Billions of pounds were wasted on the coalition Government’s “damaging and distracting” NHS reforms, a thinktank warns today.
In a series of damning criticisms, the King’s Fund branded the shake-up “misguided”, creating an “unwieldy” structure that is “not fit for purpose” and had created more bureaucracy.
But the report said there had been a significant change in approach by Health Secretary Jeremy Hunt as he presided over “damage limitation” and a “welcome shift away from technocratic changes”. It said claims of widespread privatisation were exaggerated.
Labour seized on the report claiming the reforms had “harmed patient care”.
Shadow health secretary Andy Burnham said: “People will remember patients, nurses, doctors and midwives lining up in their thousands and pleading with the Government to call it off. But they ploughed on and plunged the NHS into the chaos we see today. The sad truth is that by turning the NHS upside down and causing a crisis in A&E, David Cameron has made care problems more likely, not less.”

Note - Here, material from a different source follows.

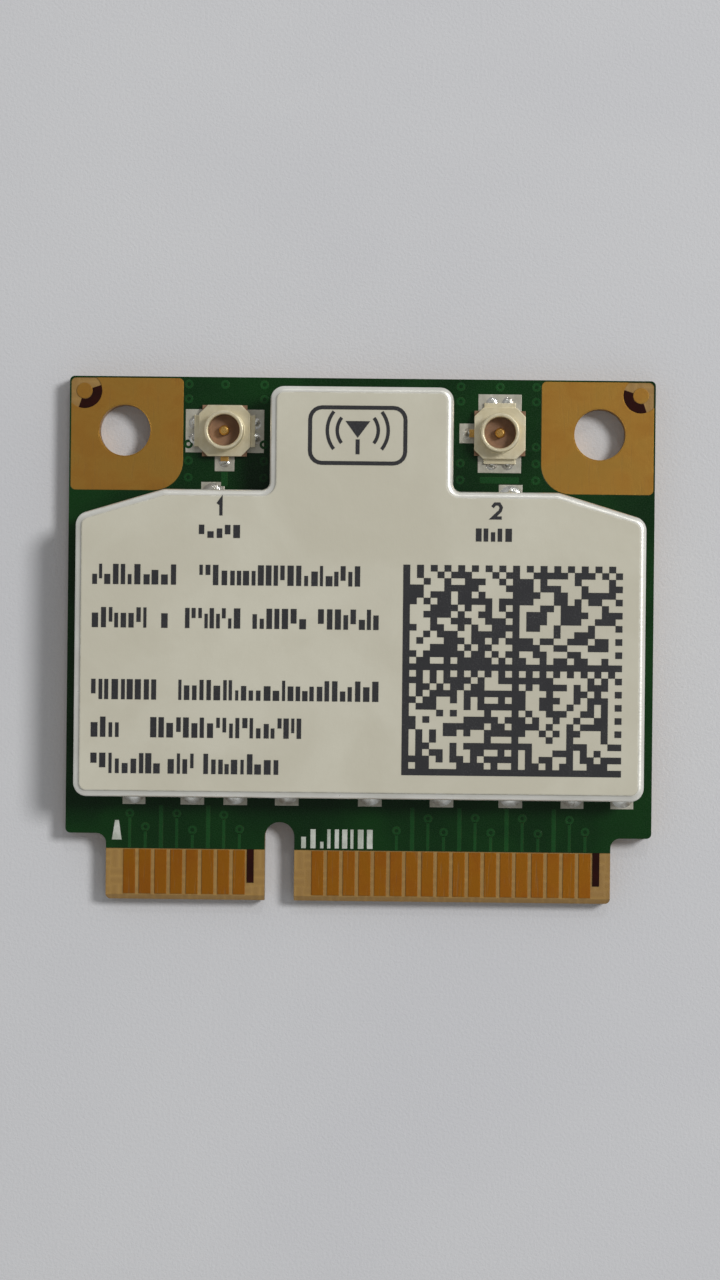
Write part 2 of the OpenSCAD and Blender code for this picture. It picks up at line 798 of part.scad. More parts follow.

Mark Porter, of the British Medical Association, said: “The damage done to the NHS has been profound and intense, but what is needed now is an honest and frank debate over how we can put right what has gone wrong without the need for another unnecessary and costly top-down reorganisation.”
King’s Fund chief executive Chris Ham said the coalition’s first three years were “wasted” due to a “misguided focus on organisational changes”.
“The NHS therefore at the end of the parliament is experiencing both financial pressures and challenges in hitting targets that matter to patients because time, effort and money that should have been spent on patient care has been diverted into complex organisational changes,” he said.
Mr Ham said he agreed with the view that the organisation of the NHS is “not fit for purpose”, adding: “Nobody starting with a blank sheet of paper would end up creating anything like this.
“It was more fit for purpose before the reforms. It wasn’t a perfect structure in 2010, but it was less imperfect than the one we have to work with now.
“Nobody is in charge locally. There is not a body ... that has the oversight of how the NHS is run at a regional level or at an area level that can bring all these organisations together and try and get a common approach to dealing with financial and performance problems. I think from the Government’s point of view that is a huge, huge risk.”
A spokesman for Mr Hunt said: “We welcome the King’s Fund’s recognition that the Government’s focus on patient safety and integrated care is right for the NHS’ future.
“This independent assessment also puts paid to Ed Miliband’s myth that the reforms were about privatisation and highlights why both the public and the health sector should be wary of Labour’s plans for upheaval and reorganisation.”